Orlando Esparza: Hey, Bob, what exactly does Mike Tomlin see in William Gay to keep him in the starting lineup year after year? William Gay has cost the Steelers on numerous third-and-longs, big plays, touchdowns, and games.
This is an issue that baffles me. Not why Mike Tomlin continues to play William Gay but why William Gay has been demonized by Steelers fans. Gay is not Mel Blount. Gay is not Rod Woodson. He was a fifth-round draft pick who has been a contributing member of a defense that has ranked among the NFL's best in each of the five full seasons he has been a part of it. If Gay is so, so awful, how was he a starting cornerback on a defense that ranked No. 1 in passing yards allowed despite being 18th in sacks, and also No. 1 in points allowed? Gay is physical against the run. He covers kicks. He can play safety. And the way the rules are written and the game is officiated today make it so much easier for offenses to play pitch-and-catch. One last thing: on the game-winning touchdown the Ravens scored to defeat the Steelers last November at Heinz Field, it was Ryan Clark who was responsible for the part of the field where the catch was made. Clark said that himself. No, William Gay is not a Pro Bowl cornerback and doesn't ever figure to be, but there's a spot on my 53-man roster for him.
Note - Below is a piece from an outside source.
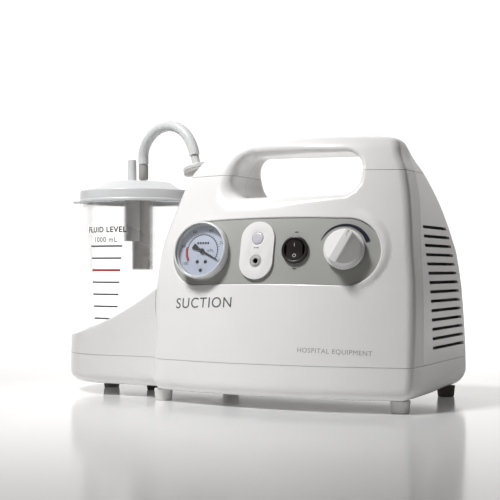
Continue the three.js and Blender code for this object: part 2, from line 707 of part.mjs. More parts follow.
function powerBoard() {
  return box([66, 44, 16], [112, 45.6, 40])
    .add(box([70, 45, 20], [84, 58, 34]))
    .add(box([90, 45, 22], [106, 54, 30]));
}

/** Mains inlet: a flange outside the rear wall and a body with its socket through it. */
function powerInlet() {
  const { x, z, width, height, flangeWidth, flangeHeight, depth } = INLET;
  const face = between(z - flangeHeight / 2, "back") + GAP;
  /** Box of a width and height about the inlet's middle, between two depths. */
  const across = (wide, high, from, to) =>
    box([x - wide / 2, from, z - high / 2], [x + wide / 2, to, z + high / 2]);
  const body = across(width, height, face - depth, face + 1);
  const flange = across(flangeWidth, flangeHeight, face, face + 1.6);
  const socket = across(22, 15, face - 15, face + 5);
  let inlet = body.add(flange).subtract(socket);
  for (const [side, up] of [[-7, -1], [0, 2], [7, -1]]) {
    inlet = inlet.add(box([x + side - 1, face - 16, z + up - 2], [x + side + 1, face - 6, z + up + 2]));
  }
  return inlet;
}

// ---- Assembly -----------------------------------------------------------------------------------------
const whitePlastic = { color: "#e9e9e6", roughness: 0.35, metalness: 0 };
const greyPlastic = { color: "#a2a29f", roughness: 0.5, metalness: 0 };
const darkPlastic = { color: "#1c1c1e", roughness: 0.4, metalness: 0 };
const paleRubber = { color: "#b9b7b2", roughness: 0.8, metalness: 0 };
const clearPlastic = { color: "#dfe6e8", roughness: 0.08, transparent: true, opacity: 0.35 };
const hoseVinyl = { color: "#d5d9d6", roughness: 0.3, transparent: true, opacity: 0.7 };
const aluminium = { color: "#b4b6b8", roughness: 0.45, metalness: 0.9 };
const steel = { color: "#8c8f93", roughness: 0.35, metalness: 1 };
const laminations = { color: "#5b5e63", roughness: 0.5, metalness: 0.8 };
const boardGreen = { color: "#2f6b46", roughness: 0.6, metalness: 0 };
const copperCoil = { color: "#9a5b32", roughness: 0.4, metalness: 0.8 };

const pump = new THREE.Group();
const housing = new THREE.Group();
housing.position.set(HOUSING_X, HOUSING_Y, 0);
pump.add(housing);

function add(parent, name, manifold, look) {
  const mesh = new THREE.Mesh(geometryOf(manifold), new THREE.MeshStandardMaterial(look));
  mesh.name = name;
  parent.add(mesh);
  return mesh;
}

function groupAt(matrix) {
  const group = new THREE.Group();
  matrix.decompose(group.position, group.quaternion, group.scale);
  housing.add(group);
  return group;
}

const shell = housingShell();
add(housing, "base_tray", baseTray(), whitePlastic);
add(housing, "front_shell", frontShell(shell), whitePlastic);
add(housing, "rear_shell", rearShell(shell), whitePlastic);
add(housing, "handle_front_cover", handleFrontCover(shell), whitePlastic);
add(housing, "handle_rear_cover", handleRearCover(shell), whitePlastic);
add(housing, "jar_holder", jarHolder(), whitePlastic);
add(housing, "control_panel", controlPanel(), greyPlastic);
for (const [name, [x, y]] of Object.entries(FEET)) {
  add(housing, name, foot(), paleRubber).position.set(x, y, 0);
}

const gauge = groupAt(gaugePlace());
add(gauge, "gauge_case", gaugeCase(), darkPlastic);
add(gauge, "gauge_bezel", gaugeBezel(), whitePlastic);
add(gauge, "gauge_dial", gaugeDial(), { color: "#c5cad8", roughness: 0.6, metalness: 0 });
add(gauge, "gauge_needle", gaugeNeedle(), darkPlastic);
add(gauge, "gauge_window", gaugeWindow(), clearPlastic);

const plate = groupAt(panelPlace(PLATE_X));
add(plate, "indicator_plate", indicatorPlate(), whitePlastic);
add(plate, "indicator_lens", indicatorLens(), { color: "#b5b2c2", roughness: 0.2, metalness: 0 });
add(plate, "auxiliary_jack", auxiliaryJack(), darkPlastic);

const powerSwitch = groupAt(panelPlace(SWITCH_X));
add(powerSwitch, "switch_body", switchBody(), darkPlastic);
add(powerSwitch, "switch_rocker", switchRocker(), darkPlastic);

const regulator = groupAt(panelPlace(KNOB_X));
add(regulator, "vacuum_knob", vacuumKnob(), whitePlastic);
add(regulator, "valve_stem", valveStem(), steel);
add(regulator, "valve_body", valveBody(), aluminium);

const jarAxis = groupAt(new THREE.Matrix4().setPosition(JAR_X, 0, 0));
add(jarAxis, "jar", jar(), clearPlastic);
add(jarAxis, "jar_lid", jarLid(), whitePlastic);
add(jarAxis, "lid_seal", lidSeal(), paleRubber);
add(jarAxis, "drop_tube", dropTube(), clearPlastic);
add(jarAxis, "float_chamber", floatChamber(), clearPlastic);
add(jarAxis, "float_valve", floatValve(), whitePlastic);
add(jarAxis, "hose_sleeve", hoseSleeve(), greyPlastic);

const filter = groupAt(filterPlace());
add(filter, "filter_lower", filterLower(), greyPlastic);
add(filter, "filter_upper", filterUpper(), whitePlastic);
add(housing, "filter_elbow", filterElbow(), greyPlastic);
add(housing, "suction_hose", tube(HOSE_ROUTE, HOSE_RADIUS, 20, 10), hoseVinyl);

add(housing, "mount_plate", mountPlate(), steel);
DAMPERS.forEach(([x, y], i) => add(housing, `damper_${i + 1}`, damper(), darkPlastic).position.set(x, y, 0));
add(housing, "crankcase", crankcase(), aluminium);
add(housing, "motor_end_bell", motorEndBell(), aluminium);
add(housing, "stator", stator(), laminations);
add(housing, "rotor", rotor(), laminations);
add(housing, "motor_shaft", motorShaft(), steel);
add(housing, "bearing_left", bearing(-45.6), steel);
add(housing, "bearing_right", bearing(35.8), steel);
add(housing, "cooling_fan", coolingFan(), darkPlastic);
add(housing, "eccentric", eccentric(), steel);
add(housing, "piston_rod", pistonRod(), aluminium);
add(housing, "cylinder", cylinder(), aluminium);
add(housing, "cylinder_head", cylinderHead(), aluminium);
add(housing, "transformer", transformer(), copperCoil);
add(housing, "power_board", powerBoard(), boardGreen);
add(housing, "power_inlet", powerInlet(), darkPlastic);

export default pump;
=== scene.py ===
"""Portable hospital suction pump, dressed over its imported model.

Lengths are in millimetres in the housing's own frame: the origin is on the ground in the middle of the
housing, +Z up, front towards -Y. They become metres in the row frame when a mesh is made.
"""
import math

import bpy
import numpy as np
from mathutils import Matrix, Vector


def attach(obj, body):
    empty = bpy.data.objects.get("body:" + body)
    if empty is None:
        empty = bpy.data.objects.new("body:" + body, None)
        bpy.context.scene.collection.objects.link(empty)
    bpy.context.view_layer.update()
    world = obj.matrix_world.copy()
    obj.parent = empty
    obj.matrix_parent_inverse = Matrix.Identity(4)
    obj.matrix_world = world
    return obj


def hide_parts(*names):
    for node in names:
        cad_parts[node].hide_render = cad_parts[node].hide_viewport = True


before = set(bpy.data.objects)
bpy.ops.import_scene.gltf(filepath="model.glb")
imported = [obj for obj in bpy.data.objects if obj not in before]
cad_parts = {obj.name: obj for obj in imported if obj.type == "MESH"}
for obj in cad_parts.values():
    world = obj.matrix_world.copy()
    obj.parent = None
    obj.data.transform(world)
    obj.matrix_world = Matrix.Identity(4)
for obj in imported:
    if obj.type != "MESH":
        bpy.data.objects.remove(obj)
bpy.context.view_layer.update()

# ---- Driving dimensions -------------------------------------------------------------------------------
MM = 0.001
HOUSING_MIDDLE = np.array([60.0, 7.0, 0.0])  # in the row frame
WALL = 2.8
GAP = 0.35  # open joint between two mouldings
TRAY_TOP = 38
HANDLE_SEAM = 203
BASE = 10.5  # underside of the housing

# Plan of the housing at each height: z, left, right, front at the corners, back, and how far the front bows.
STATIONS = np.array([
    (10.5, -120.0, 126.7, -85.6, 86.2, 16), (38, -120.4, 127, -81, 85.6, 16), (96, -121, 125, -71, 82.4, 16),
    (133, -118.3, 121, -64.8, 78.6, 16), (152, -114.5, 119, -60.6, 68, 16), (176, -107, 116, -54.8, 49, 15),
    (203, -97.6, 109.8, -48, 22.5, 13.5), (217, -87.8, 104, -44, 8, 12), (226, -79.5, 101.6, -40.6, -1, 11),
    (232, -70, 98.5, -36.5, -7, 10), (235.4, -59, 90, -31.5, -12, 9), (237, -44, 76, -25, -17, 7),
])
# Height and depth of the joint between the front and rear mouldings.
PARTING = np.array([
    (5, -57), (33, -54), (60, -50), (103, -45), (133, -39), (185, -24), (203, -21), (240, -14),
], float)
BOW_INSET = 10  # from each side to the end of the front's bow
FRONT_RIGHT_CORNER = 5.5
FRONT_LEFT_CORNER = 12
BACK_CORNER = 14
BASE_EDGE = 11
BASE_EDGE_GROWTH = {"by": 6, "depths": (-30, 60)}  # more rounding of the lower edge towards the back
TOP_EDGE = 5
CROWN_TOP = 237.4
CROWN_DROP = 0.00045  # per millimetre squared from the middle
BAND_TURN = 0.07  # how far the front moulding's side turns towards the front
REAR_TURN = -0.02  # the same for the rear moulding's side
# How far the front left corner stands out past the left side, and where that grows and ends.
LEFT_FLARE = {"by": 5.5, "heights": (44, 104), "depths": (-50, -10)}

OPENING = {"left": -50, "right": 73, "bottom": 182, "top": 220, "corner": 16}
OPENING_SLANT = {"by": 0.25, "across": (-50, 10)}  # the opening's left side leans out with height
OPENING_EDGE = {"left": 14, "right": 4, "across": (-40, 70)}
VENT = {"count": 14, "top": 155, "pitch": 8, "height": 2.7, "front": -26, "back_top": 42, "back_bottom": 67}
INLET = {"x": 80, "z": 84, "width": 28, "height": 21}

PANEL = {"left": -102, "right": 95.5, "z": 134.6, "height": 57, "recess": 1.2, "thick": 2,
         "lean": math.radians(12)}
POCKET_EDGE = 1.4  # rounded edge of the pocket that the panel sits in
POCKET_GAP = 0.4  # from the panel's outline to the pocket
COLLAR = {"height": 1.7, "beyond": (3.5, 9), "across": (66, 94)}
GAUGE = {"x": -67.3, "z": 133.8, "radius": 25.7, "raised": 1.5, "seat": 7}  # faces straight ahead
PLATE_X = -13
SWITCH_X = 22.6
KNOB_X = 65.5
LENS_UP = 10.5
JACK_UP = -9.5
ROCKER_TILT = math.radians(8)
KNOB_TURN = math.radians(-28)
NEEDLE_TURN = math.radians(-27)
NEEDLE_SWEEP = math.radians(242)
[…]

Mark Kessler: It's my opinion that the Steelers offense is better when they run the ball. Do you think the issue with red zone production is caused by a change of offensive philosophy from predominately run-oriented to predominately pass-oriented?
Not to go all coach-speak on you, but the key to success in the red zone is balance. If an offense is one-dimensional, it becomes much easier for a defense to keep it out of the end zone. You have to be able to do both, or at least you have to have convinced the opponent that you can do both. Defenses have less acreage to defend close to the goal line, and the best way for an offense to counter is by making the defense play every down honestly.
Geoffrey Santoliquido: Hey, Bob, are you related to Leonard who runs the wonderful Italian grocery stores, Labriola's?
We are second cousins, and outside of my mother's kitchen, the best pasta sauce on the planet can be found there.